Saturday, January 22, 2011

More patterning: inner glow


Because each of my colour stripes wasn't a single colour, but a group of colours, I had another set of choices to make. Should the colours cycle through once? Should they go from dark to light? Should they go from light to dark? Should they go from light to dark to light again? Should they go from dark to light to dark again? What?

I had got the colours with light-to-dark-to-light and v.v. in mind. I like a sweater that doesn't have pattern up or down (more on that later). But if I only have those two options, there is a danger that they'll cycle in phase with the foreground/background options I wrote about yesterday.

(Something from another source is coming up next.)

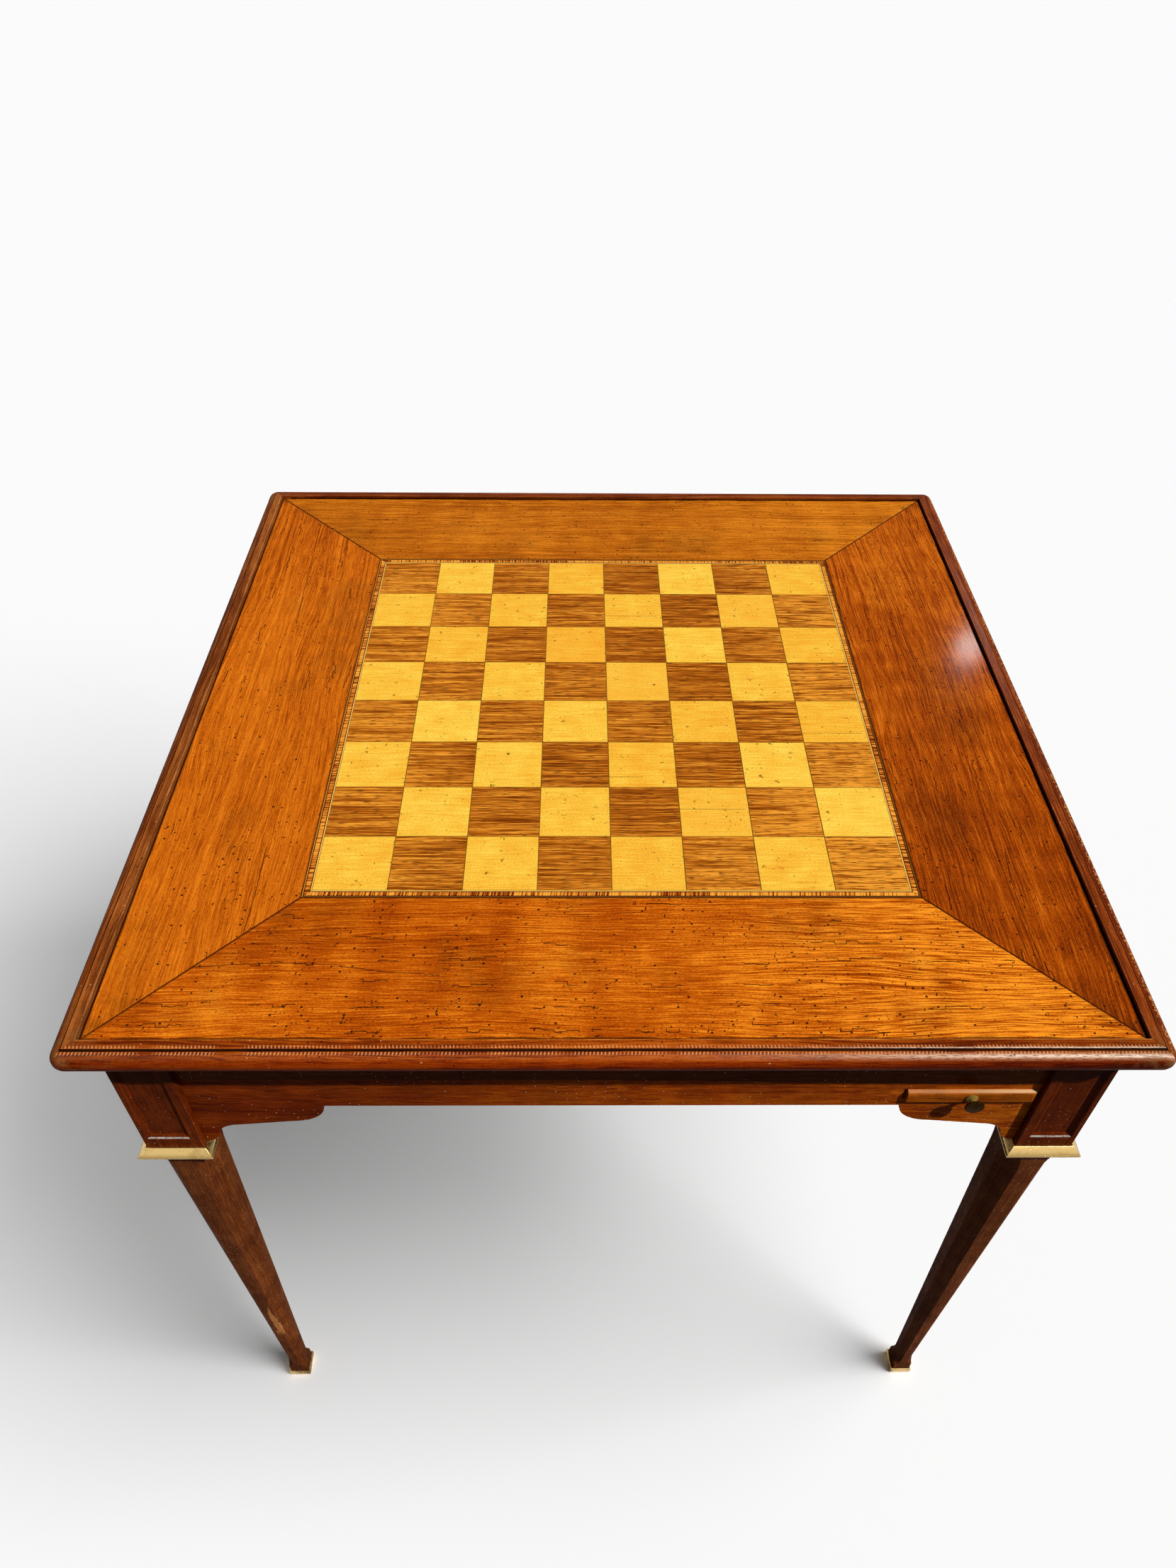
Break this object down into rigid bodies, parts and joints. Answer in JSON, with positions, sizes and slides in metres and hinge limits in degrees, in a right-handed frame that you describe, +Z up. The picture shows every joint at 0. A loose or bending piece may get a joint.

My solution was to increase the period of the cycle to two stripes. There is one stripe with light-to-dark-to-light as its background and then one stripe with light-to-dark-to-light as its foreground and then one stripe with one dark-to-light-to-dark as its background and then one stripe with dark-to-light-to-dark as its foreground. Yesterday I showed pictures of the light-to-dark stripes in pink.

This not-very-good picture shows much more of the sweater. (I took a lot of nighttime pictures ... it's dark most of the time here at this time of year.) You can see stripes that go light-to-dark that I showed yesterday and the ones that have an inner glow, too.

The rule applies equally to the colours other than pink, but I think it's most obvious in that one; they're bigger stripes. The green stripes in the picture above go dark-light-dark bg, dark-light-dark fg, and then just peaking through at the top is light-dark-light bg.

There is basically only one more rule and then I'm done.